I don’t know if I wanted it, but I think it’s there if that makes sense. I think Colin and quite a few people had an instinct that she needed to quit the business. Even Joe DiMaggio wanted her to give it up. They knew somehow it was going to destroy her. I think there are references to her taking pills and her behavior. You know what is going to happen to her a few years later, so it can’t help but resonate.

Something I thought was very interesting is your decision to shoot the film in the same studio where The Prince and the Showgirl was shot. Do you think that helped capture the essence of that period of her life?

I think that was just my starting point. After all, we’re in London and the studio is still there and we were able to get access to it. I don’t know how much that resonates with the audience, but it certainly felt helpful to us.

More magical than anything.

I think so, yes. I mean, there is one scene where the Oliviers bring the Millers to their house and there is a photo taken outside their house. We were recreating a picture we had from that day over half a century earlier and actually standing outside the same front door they had. Also, Michelle doing Marilyn’s dance on the exact same soundstage as Marilyn had done it. It did feel very magical.

I’m sure you did as much homework as everyone else on this film before production. When all was said and done, had you learned anything new about Marilyn you didn't know prior to filming?

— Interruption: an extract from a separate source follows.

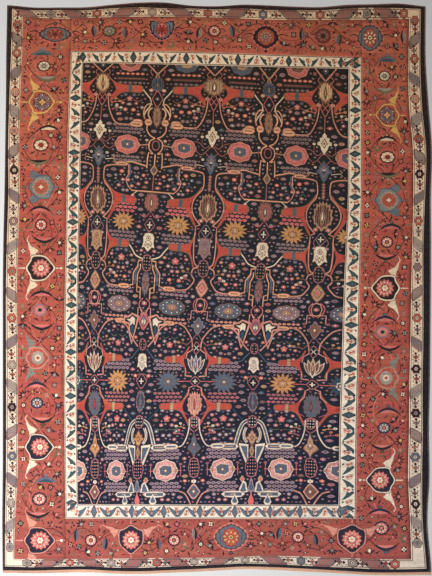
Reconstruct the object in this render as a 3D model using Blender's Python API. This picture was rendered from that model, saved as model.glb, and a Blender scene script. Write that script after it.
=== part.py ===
"""A hand-knotted wool carpet of about 3.1 by 4.1 m, lying flat.

+X runs across the carpet and +Y towards its head end, the end at the top of the design. +Z is up.
The floor is at Z = 0, and the origin is under the middle of the carpet. Lengths are in metres.
"""

import math

import bpy

MM = 0.001

# Driving dimensions.
CARPET_THICKNESS = 11 * MM
EDGE_ROUNDING = 3.5 * MM
EDGE_ROUNDING_STEPS = 2
TREAD_WEAR = 1.2 * MM
# The worn hollows are waves: radians for each metre across and along, and where each wave starts.
HOLLOWS_ACROSS, HOLLOWS_ALONG = 2.1, 1.7
HOLLOW_START_ACROSS, HOLLOW_START_ALONG = 0.6, -0.4
SELVEDGE_WIDTH = 9 * MM
SELVEDGE_HEIGHT = 8 * MM
# The selvedge's section: across in half widths and up in heights, from its flat underside round.
SELVEDGE_SECTION = (
    (-0.6, 0.0), (0.6, 0.0), (1.0, 0.25), (1.0, 0.6), (0.6, 0.93), (0.0, 1.0), (-0.6, 0.93), (-1.0, 0.6),
    (-1.0, 0.25),
)
KILIM_THICKNESS = 2.5 * MM
CLEARANCE = 0.3 * MM

# The solids follow the edges with a point at least this often.
CELL = 120 * MM

# Each line below follows one edge in the knotting. Its stations are evenly spaced between the two
# reaches, and its values are millimetres from the middle of the carpet, as uneven as the loom left them.
SIDE_REACH = (2037, -2024)
END_REACH = (-1503, 1499)

# Long lines, head to foot: the distance across the carpet at each station.
LEFT_SELVEDGE = (-1512, -1518, -1521, -1526, -1531, -1539, -1543, -1543, -1543, -1543, -1544, -1547, -1544)
LEFT_DARK_BAND = (-1473, -1481, -1493, -1502, -1500, -1511, -1518, -1518, -1517, -1517, -1518, -1524, -1525)
LEFT_OUTER_GUARD = (-1395, -1401, -1415, -1423, -1418, -1430, -1439, -1435, -1435, -1434, -1435, -1454, -1460)
LEFT_MAIN_BORDER = (-1046, -1050, -1064, -1075, -1081, -1086, -1093, -1097, -1100, -1097, -1093, -1089, -1087)
LEFT_INNER_GUARD = (-956, -961, -971, -978, -985, -992, -999, -1003, -1007, -1007, -1003, -999, -999)
RIGHT_INNER_GUARD = (948, 948, 948, 945, 945, 930, 916, 905, 894, 883, 880, 876, 876)
RIGHT_MAIN_BORDER = (1045, 1045, 1045, 1045, 1045, 1038, 1031, 1024, 1017, 1009, 1006, 1002, 1002)
RIGHT_OUTER_GUARD = (1387, 1381, 1384, 1413, 1415, 1408, 1400, 1395, 1387, 1384, 1378, 1393, 1402)
RIGHT_DARK_BAND = (1470, 1466, 1477, 1508, 1500, 1488, 1488, 1488, 1482, 1484, 1479, 1483, 1513)
RIGHT_SELVEDGE = (1503, 1502, 1523, 1547, 1539, 1540, 1539, 1536, 1533, 1526, 1530, 1516, 1544)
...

I think all of us really came to appreciate her more. We realized she wasn’t this nutty bimbo. She actually was a very intelligent woman trying to do her best under difficult circumstances.

Did you also realize that, despite people always trying to dub the “next Marilyn Monroe,” no one is ever going to really come close?

Yeah, I mean it’s so much about a person and their time. She was a prototype superstar in so many ways. It was during a time that was so different than today. It was the only time in her life where she arrived at the London airport. Angelina Jolie probably comes in and out of that airport every third Tuesday. Everything happens so much more now.